ミノオカさんは親としての発言ということもできますしね。でも強烈な言葉ですね「子どもを守る」って。本当にそうだと思います。このコメントうれしかったです。FACEBOOKは限られた方のアクセスですし。このようなコメントがあるかないか、私にとってもとても大きいのです。だって誰もがアクセスできる場ではっきりと意思表示しているわけですから。
http://www.kawachi.zaq.ne.jp/dpcfh104/webten/onigiriwotaberu.htm
http://ww7.enjoy.ne.jp/~ishikoyo1454/topppeiji.htm
小学校図画工作の目標「表現及び鑑賞の活動を通して,感性を働かせながら,つくりだす喜びを味わうようにするとともに,造形的な創造活動の基礎的な能力を培い,豊かな情操を養う。」
酒井式では 特に「感性を働かせながら」が大問題ですね。「先生の指示に従って、言われた通りに作り、褒めてもらえることを目指し」なんてことになるのでしょう。
ただ、指導された先生は、良かれと思ってやっています。そこが問題ですね。教科書も使って欲しいですね。

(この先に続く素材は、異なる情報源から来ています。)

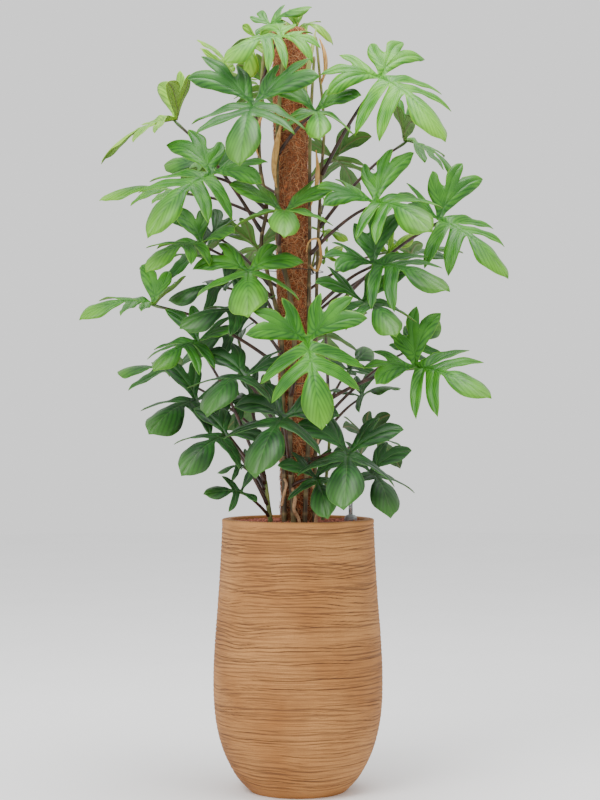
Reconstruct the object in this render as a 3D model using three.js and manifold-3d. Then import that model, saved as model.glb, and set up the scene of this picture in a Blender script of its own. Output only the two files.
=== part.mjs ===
// A potted philodendron pedatum that climbs a coir pole. Millimetres, +Z up, the front faces -Y.
// The origin is the middle of the planter's foot, on the surface that it stands on.

import * as THREE from 'three';
import { mergeVertices } from 'three/addons/utils/BufferGeometryUtils.js';
import Module from 'manifold-3d';

const wasm = await Module();
wasm.setup();

// Driving dimensions

const PLANTER_HEIGHT = 600;
const PLANTER_WALL = 21;
const PLANTER_FLOOR = 24;
const RIM_RADIUS = 169;
const RIM_ROUNDING = 2.5;
// Outer radius and height of the belly, from the flat foot up to below the rim.
const PLANTER_BELLY = [[107, 0], [134, 28], [163, 81], [179, 134], [186.5, 188], [188, 255], [184.5, 335],
  [178, 419], [172.5, 508], [169, 588]];
const GROOVES = 8;
const GROOVE_DEPTH = 1.4;
const INSIDE_HEIGHTS = [80, 180, 330, 555.5];
const PLANTER_SEGMENTS = 24;
const FILL_SEGMENTS = 12;

const GRANULE_TOP = 593;
const GRANULE_BOTTOM = 556;
const GRANULE_RELIEF = 2.2;

const POLE_RADIUS = 38.5;
const POLE_TOP = 1690;
const POLE_BOTTOM = 330;
const POLE_LEAN = -20;
const STAKE_RADIUS = 14;
const STAKE_BOTTOM = 60;

const STEM_FOOT = 525;
const STEM_SIDES = 5;
const PETIOLE_SIDES = 3;
const PETIOLE_STEPS = 3;
const BLADE_THICKNESS = 0.9;
// Where the petiole meets the blade, as a share of the way to the midrib's first vertex.
const JOINT_SHARE = 0.4;
const GAP = 0.35;

// Places are read off the front elevation as it is seen from here: [x, depth, height].
const SIGHT_DISTANCE = 4100;
const SIGHT_HEIGHT = 830;

const TAU = 2 * Math.PI;

function placed([x, depth, height]) {
  const spread = (SIGHT_DISTANCE + depth) / SIGHT_DISTANCE;
  return new THREE.Vector3(x * spread, depth, SIGHT_HEIGHT + (height - SIGHT_HEIGHT) * spread);
}

// The climbing stems: paths from the foot up, radius at the foot and at the top.
const STEMS = {
  left: { path: [[-30, -42, 560], [-31, -42, 700], [-33, -42, 830], [-38, -41, 1010], [-64, -30, 1130],
    [-82, -14, 1212], [-70, -12, 1290], [-84, -8, 1380], [-87, -6, 1450], [-82, -6, 1560], [-74, -6, 1655]],
    radii: [6, 4] },
  front: { path: [[-8, -48, 560], [-16, -47.5, 700], [-18, -47.5, 830], [-8, -48, 1010], [-20, -47.5, 1108],
    [-42, -43, 1200], [-46, -41, 1290], [-46, -41, 1450], [-34, -46, 1619]], radii: [6.5, 4.5] },
  right: { path: [[14, -47, 560], [19, -44, 700], [25, -42, 830], [23, -41, 1030], [26, -37, 1196],
    [26, -34, 1340], [28, -28, 1480], [36, -20, 1628]], radii: [5.5, 3.5] },
  outer: { path: [[36, -34, 560], [39, -30, 760], [40, -22, 900], [41, -19, 1085], [46, -8, 1250],
    [52, -4, 1368], [58, -2, 1474], [48, 0, 1590], [40, -2, 1672]], radii: [5, 3.2] },
  back: { path: [[8, 50, 560], [4, 50, 800], [-4, 50, 1100], [-10, 50, 1400], [-14, 50, 1560],
    [-22, 47, 1680]], radii: [6, 3.5] },
  low_back: { path: [[52, 42, 560], [62, 62, 680], [70, 84, 790], [66, 104, 900]], radii: [5, 3] },
  low_left: { path: [[-58, -30, 560], [-62, -33, 600], [-67, -37, 640], [-72, -40, 685]], radii: [7, 4] },
  side: { path: [[29, 18, 1150], [40, 26, 1200], [48, 30, 1250], [52, 32, 1300]], radii: [3, 2] },
};

// Thick tan roots that leave a stem and go down into the granules or hang along the pole.
const ROOTS = [
  { stem: 'front', radius: 4,
    path: [[-13, -49, 668], [-6, -62, 648], [-9, -66, 620], [2, -62, 598], [5, -62, 570]] },
  { stem: 'right', radius: 4.2,
    path: [[22, -44, 690], [40, -58, 660], [47, -60, 630], [40, -64, 600], [38, -64, 570]] },
  { stem: 'left', radius: 3, path: [[-31, -42, 690], [-26, -60, 676], [-32, -66, 650], [-36, -62, 628]] },
  { stem: 'outer', radius: 2.6, path: [[40, -26, 830], [47, -42, 812], [47, -47, 785], [42, -46, 762]] },
];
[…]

http://www.php.co.jp/books/detail.php?isbn=978-4-569-69699-7
子どもによると、これを見ながら担任が指導していたようです。
あくまでも推測ですが、線をゆっくり描く指導はなかった様子で、酒井式を徹底的になぞっておらず要素を頂戴したよう(徹底する技術がないのやもしれないし、子どもの側に指示通り描く技術がないのかもしれない)でもあります。画面に入れる手は「腕まで描かない大きさで」と子どもが指示されたと言ってましたから、山崎さんに提示いただいたHPの絵と同じ構図で描かせようとしている様子もありました。担任が描かせたい絵が明確なようですね。「しばり」がきつすぎますね。
その「しばり」のきつさは、該当学年の指導要領解説を読めば読むほど、学習指導要領に沿っていないと考えられるのですが如何でしょうか?今回の指導が絵画の構図を知る方法の一つであり、「創造活動の基礎的な能力を培」う目標を達成したことになるのでしょうか?
先生の指示にしたがわなかった児童の方が感性を働かせて挑んでいるやも知れませんね。
我が子は「めっちゃ気持ち悪い絵やねん」と。ある意味感性が働いています。
小学校で教師をしていますが高学年で「僕下手だから図工嫌い」という台詞を聞く度に彼に対する同じ教師集団として「本当にごめんなさい」と謝りたくなります。これを崩して表現をいきいきと楽しむようになるまでに1年近く掛かる場合もあります。
全てではないにしても酒井式の弊害だと感じることが多々あります。
子ども主体の表現を考えていきたいです。
現場では年明けに作品展として各学年の作品を一堂に展示することがよくあります。その時にまだまだ酒井式の学年の絵を見ることは多いです。
その際のクラスの子の言葉「なんでみんな同じ絵を描いてるの?」が全てを物語っていると感じました。